According to Gardner’s channeled Judgement, the “old self” will be “born again”; changed into a “new and vibrant being.” Such transformation becomes possible when we listen more carefully “to the Moon and the Sun.”11 Gardner’s alignment of Moon, Sun and transformation brings to mind the Great Work of the Renaissance alchemists. Indeed, it is notable that Smith’s rendition of the card suggests a fusion of elements from the Chymical Wedding found in various alchemical woodcuts, as in those of 16th-Century Rosarium Philosophorum.12 These illustrations show the hieros gamos (sacred marriage) of Sol and Luna, their sexual union, putrefaction in the grave, and the emergence of some new form of life – the Philosopher’s Stone or Divine Child. The Divine Child, which in our card stands with his back to us between his naked parents, is often viewed as a symbol of spiritual rebirth and transformation. For Cirlot, the child represents the “future,” “inner simplicity,” and identification with the “god within us.”13 For Jung, the divine child or puer aeternus is viewed as symbolic of an emerging potential towards the Self, brought about by the union of all opposites within the psyche – Sol and Luna, male and female, good and evil, dark and light, the conscious and the unconscious.14 A simpler interpretation might be that the child represents a new form of consciousness arising in the world; the shape of its full disclosure not yet revealed, suggested by his or her concealed identity. Pollack agrees, and argues the presence of six rather than three figures indicates that this transformation is not merely about the individual, but about the progress of humanity as a whole.15
In the Story of the Buddha: Conflict and New Life
The Buddha’s teachings may have signified the birth of a new culture of awakening, but this does not mean that they were not without opponents, whether from within or without. The Brahmins obviously had much to lose in the Buddha’s vision of a rational, casteless, non-theistic and ritual-free society. Their loathing for this new egalitarian order is clearly expressed in the Agganna Sutta, where the Buddha questioned Vasettha, a recent Brahmin convert to his teachings, on the how his former colleagues viewed his apostasy:
“The brahmins, lord, say thus: Only a brahmin is of the best social grade; other grades are low. Only a brahmin is of a clear complexion; other complexions are swarthy. Only brahmins are of pure breed; not they that are not of the brahmins. Only brahmins are genuine children of Brahma, born of his mouth, offspring of Brahma, created by Brahma, heirs of Brahma. As for you, you have renounced the best rank, and have gone over to that low class—to shaven recluses, to the vulgar rich, to them of swarthy skins, to the footborn descendants. Such a course is not good, such a course is not proper, even this, that you, having forsaken that upper class, should associate with an inferior class, to wit, with shaveling friar-folk, menials, swarthy of skin, the offscouring of Our kinsman’s heels. In these terms, lord, do the brahmins blame and revile us with characteristic abuse, copious, not at all stinted.”16
This vitriol intensifies in later Hindu apocalyptic, as in the Bhavishya Purana, which casts the Buddha as the ninth avatar of Vishnu, incarnated to lead many astray with his false nastika dharma. In the Kalki-Purana, Vishnu descends as the apocalyptic avatar Kalki, whose mission among other things is to annihilate Buddhists, outcastes, men controlled by women, and re-establish the caste-varna and sacrificial systems. According to the Bhagavata Purana, Kalki, riding his white horse Devadatta, will “kill by the millions” those who have “dared dress as kings.”17 Kalki’s horse Devadatta (“God Given”) does of course have other links with apocalyptic conflict, being the name of Arjuna’s conch which, according to the Bhagavad-Gita, he blew before his all-out battle with his cousins the Kauravas. This conch was blown in the name of “duty and fame,” lest he “incur sin.” Surprisingly enough, Devadatta was also the name of the Buddha’s rather nefarious cousin, who attempted to split the Sangha, and even kill the Buddha himself.

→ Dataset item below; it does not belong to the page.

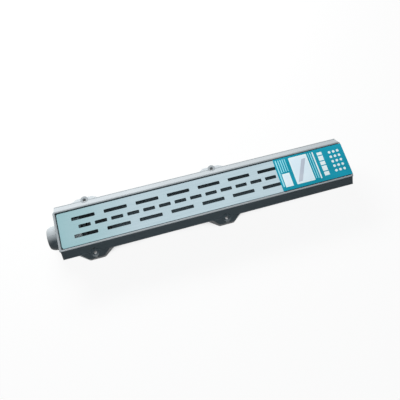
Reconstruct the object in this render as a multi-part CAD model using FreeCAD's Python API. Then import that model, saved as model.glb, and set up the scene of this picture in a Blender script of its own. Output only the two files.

Yet the Buddha recognized that another apocalyptic battle was one that took place within. In his conflict with Mara and his many demons, we see the archetypal template for the inner struggle that accompanies spiritu
al transformation. It is therefore of little surprise that many of the Buddha’s teachings were communicated through the metaphors of battle and conflict. “If one were to conquer a thousand thousand in the battle—he who conquers self is the greatest warrior,”18 he declared in the Dhammapada.